Today, an ever-growing number of services rely on the use of the wireless medium to transfer sheer volumes of data that is inherently private, such as e-health data and credit card information. One solution to support high data rates consists of utilizing the communication bands in the millimeter-wave (mmWave) spectrum, that is, the abundant range of frequencies from 30 GHz to 300 GHz. Due to its openness and shared nature, however, the wireless medium is highly vulnerable to eavesdropping attacks. The traditional assumption that an eavesdropping adversary will have limited computational capabilities is placed in doubt by recent trends and advances in (quantum) computing. Conversely, in a large multi-hop mmWave network, it is reasonable to assume that an eavesdropper can intercept transmissions only over a subset of the links over which she has to be physically present. The goal of this project is to provide simple yet powerful abstractions of mmWave networks and to design information-theoretic optimal transmission protocols that are unconditionally secure against an external eavesdropper with unbounded computational capabilities but limited network presence. The research is highly integrated with educational activities that leverage the unique opportunities presented by the awardee institution.

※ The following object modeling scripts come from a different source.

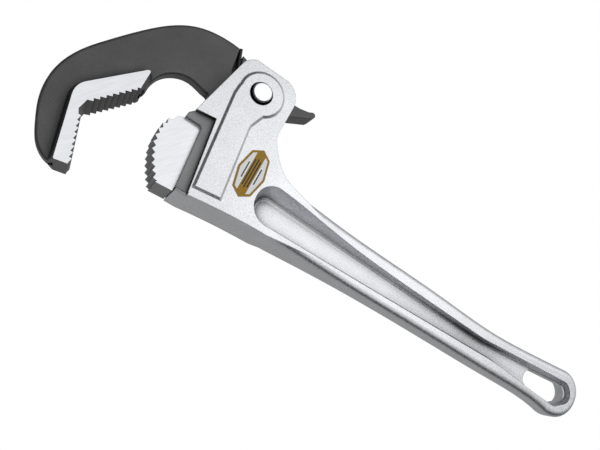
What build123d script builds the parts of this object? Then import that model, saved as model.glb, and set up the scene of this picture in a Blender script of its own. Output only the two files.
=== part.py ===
from build123d import *
import os
from math import cos, radians, sin

# A spring-loaded pipe wrench of the 18 inch size, lying on its back face.
#
# Drawing coordinates, in millimetres: the pivot pin's axis is x = y = 0 and the middle of the
# wrench's thickness is z = 0. +X runs along the handle to its end, and the front face looks
# along +Z. Every piece is drawn there, and place() moves it all so that the origin is under
# the middle of the whole wrench, on the surface that it lies on.

# Thickness direction: half of each thickness, measured from the middle plane.
EAR_OUTER = 20.5
EAR_INNER = 14.0
PANEL_RISE = 1.4
JAW_GROUND = 13.8
HOOK_PLATE = 5.0
HUB = 13.0
LEVER_FRONT = 5.5
LEVER_BACK = -8.5
HEEL_BODY = 17.0
WEB = 2.5
THROUGH = 40.0

# The cast handle's half thickness along its length, as (x, half thickness).
TAPER_POINTS = [(34.0, EAR_OUTER), (97.0, 13.8), (195.0, 10.0), (352.0, 7.8)]
TAPER_TANGENTS = [(1, 0), (1, -0.012)]
SLAB_LEFT = -60.0
SLAB_HALF_WIDTH = 150.0

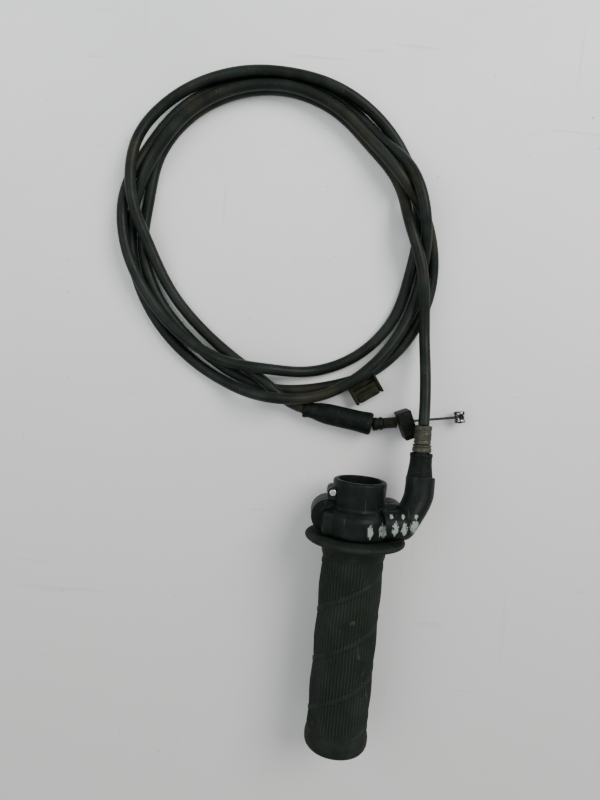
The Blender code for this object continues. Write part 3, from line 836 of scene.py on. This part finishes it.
def along_wire(distance):
    """A point on the free wire's line, so many millimetres from its start."""
    start, end = world(*WIRE_START), world(*WIRE_END)
    return start + (end - start).normalized() * distance * MM


def end_sleeve(material):
    """The rubber sleeve over the cable's end, tapered on to the jacket."""
    start, end = world(*CABLE_TAIL[-1]), world(*WIRE_START)
    length = (end - start).length / MM
    profile = [
        (3.2, -2.0), (4.5, -2.0), (4.8, -1.2), (4.7, 0.2), (4.25, 0.9), (4.4, 3.5), (5.2, 7.0),
        (5.7, 11.0), (5.8, 15.0), (5.75, 22.0), (5.8, length - 8), (6.0, length - 4.5),
        (6.25, length - 2.2),
        (6.1, length - 0.6), (5.4, length), (4.2, length - 0.2), (3.6, length - 2.0),
        (1.4, length - 2.6), (1.4, 4.0), (3.2, 2.0),
    ]
    made = lathe("end_sleeve", rounded(profile, 0.5), start, end - start, 72, 60)
    return finished(made, material, "soft_rubber", "housing", "carb_boot")


def end_fittings(dull, dark):
    direction = world(*WIRE_END) - world(*WIRE_START)
    collar = rounded([(1.2, 0.4), (3.3, 0.4), (3.6, 0.9), (3.6, 3.0), (3.2, 3.4), (3.2, 3.9),
                      (3.6, 4.3), (3.6, 5.6), (3.3, 6.0), (1.2, 6.0)], 0.2)
    made = lathe("end_ferrule", collar, along_wire(0), direction, 64)
    finished(made, dark, "dull_steel", "housing", "carb_ferrule")
    thread = [(1.2, 6.2), (2.5, 6.2)]
    turns = 14
    pitch = 0.52
    for turn in range(turns):
        thread += [(2.75, 6.3 + turn * pitch), (3.1, 6.3 + (turn + 0.5) * pitch)]
    thread += [(2.6, 13.7), (1.2, 13.7)]
    made = lathe("end_adjuster", thread, along_wire(0), direction, 48)
    finished(made, dull, "dull_steel", "housing", "carb_adjuster")


def end_block(material):
    """The square nut on the adjuster, tilted as it lies, with one chamfered corner."""
    low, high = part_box("carb_nut")
    middle = (low + high) / 2
    height = (high.z - low.z) / MM - 1.0
    block = added_block("end_block", middle, (7.4, 15.2, height), BLOCK_TURN, 0.45)
    chamfer = added_block("chamfer", middle + Vector((-6.4, -7.2, 0)) * MM, (6.0, 4.0, 30.0),
                          BLOCK_TURN - 0.6, 0.2)
    cut(block, chamfer)
    bore = added_rod("bore", along_wire(6), along_wire(30), 1.6, 24)
    cut(block, bore)
    smooth(block, 35)
    return finished(block, material, "black_nut", "housing", "carb_nut")


def wire_end(strand, bright):
    low = along_wire(21.0)
    length = (world(*WIRE_END) - world(*WIRE_START)).length / MM
    high = along_wire(length - 2.2)
    reach = (high - low).length / MM
    rod = [(0, 0), (0.6, 0), (0.7, 0.1), (0.7, reach), (0, reach)]
    made = lathe("wire_strand", rod, low, high - low, 20)
    finished(made, strand, "bright_steel", "inner_wire", "carb_wire")
    across = Vector((0, 0, 1)).cross(along_wire(1) - along_wire(0)).normalized()
    barrel = rounded([(0, 0), (2.6, 0), (3.0, 0.4), (3.0, 1.6), (2.6, 1.9), (2.6, 4.5), (3.0, 4.8),
                      (3.0, 6.0), (2.6, NIPPLE_LENGTH), (0, NIPPLE_LENGTH)], 0.2)
    start = along_wire(length) - across * NIPPLE_LENGTH / 2 * MM
    made = lathe("barrel_nipple", barrel, start, across, 48)
    finished(made, bright, "bright_steel", "inner_wire", "carb_nipple")


# The inside: these nodes keep their own meshes and take new materials

def inside(white, dull, bright):
    finishes = {
        "throttle_tube": white, "thrust_washer": white, "elbow_pipe": dull, "drum_nipple": bright,
        "drum_wire": bright, "pipe_wire": bright,
    }
    for name, material in finishes.items():
        mesh = frame["nodes"][name].data
        mesh.materials.clear()
        mesh.materials.append(material)


# The bench and the light

def bench():
    bpy.ops.object.select_all(action="DESELECT")
    bpy.ops.mesh.primitive_plane_add(size=6.0, location=(0, 0, 0))
    floor = bpy.context.object
    floor.name = "bench"
    floor.data.materials.append(bench_top())


def area_light(name, place, size, power, colour=(1, 1, 1)):
    data = bpy.data.lights.new(name, "AREA")
    data.shape = "DISK"
    data.size = size
    data.energy = power
    data.color = colour
    light = bpy.data.objects.new(name, data)
    light.location = place
    target = Vector((-0.03, 0.08, 0))
    light.rotation_euler = (Vector(place) - target).to_track_quat("Z", "Y").to_euler()
    bpy.context.collection.objects.link(light)


def studio():
    scene_world = bpy.data.worlds.new("studio")
    scene_world.use_nodes = True
    background = scene_world.node_tree.nodes["Background"]
    background.inputs["Color"].default_value = (0.93, 0.96, 1.0, 1.0)
    background.inputs["Strength"].default_value = 0.60
    bpy.context.scene.world = scene_world
    area_light("window", (0.75, 0.75, 1.1), 0.9, 20.0, (1.0, 0.99, 0.97))
    area_light("fill", (-0.9, 0.3, 1.2), 1.3, 9.0, (0.97, 0.99, 1.0))


def build():
    add_camera()
    line = cable_line()
    black = moulded_black()
    rubber = sleeve_black()
    dull, bright = dull_metal(), bright_metal()
    jacket = cable(line, cable_black())
    clip = cable_clip(clip_brown())
    grip(grip_black())
    housing_top(painted_black())
    housing_base(black)
    housing_fasteners(dull, bright)
    guide_metal(dull)
    guide_boot(rubber)
    sleeve = end_sleeve(rubber)
    dark = block_black()
    end_fittings(dull, dark)
    end_block(dark)
    wire_end(strand_metal(), painted_reflection_metal())
    inside(sliding_white(), dull, bright)
    bench()
    studio()


build()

This project develops an information-theoretic framework that captures the essentials of multi-hop mmWave communication and eavesdroppers' capabilities. The first objective consists of characterizing the maximum secure information flow over single-source single-destination multi-hop mmWave networks with the derivation of converse bounds and the design of novel transmission schemes. A key aspect is the characterization of the trade-off between parameters that account for the computational and processing capabilities at the nodes and afford a target end-to-end secure rate. The second objective consists of developing information-theoretic optimal secure communication protocols for multi-hop mmWave networks where multiple legitimate source-destination pairs share the same resources and wish to securely communicate among themselves. Towards this end, the benefits of cooperation in generating randomness and sharing the resources, together with the advantages of employing common keys in place of private keys, are investigated to develop architectures that have provably optimal scaling laws for the secure flow of information over large and dense mmWave networks. The wide range of applications in which mmWave communication is foreseen to play a key role, together with the urgent need of protocols to maintain the confidentiality of the exchanged data, render this project relevant to global industrial and societal needs.
This award reflects NSF's statutory mission and has been deemed worthy of support through evaluation using the Foundation's intellectual merit and broader impacts review criteria.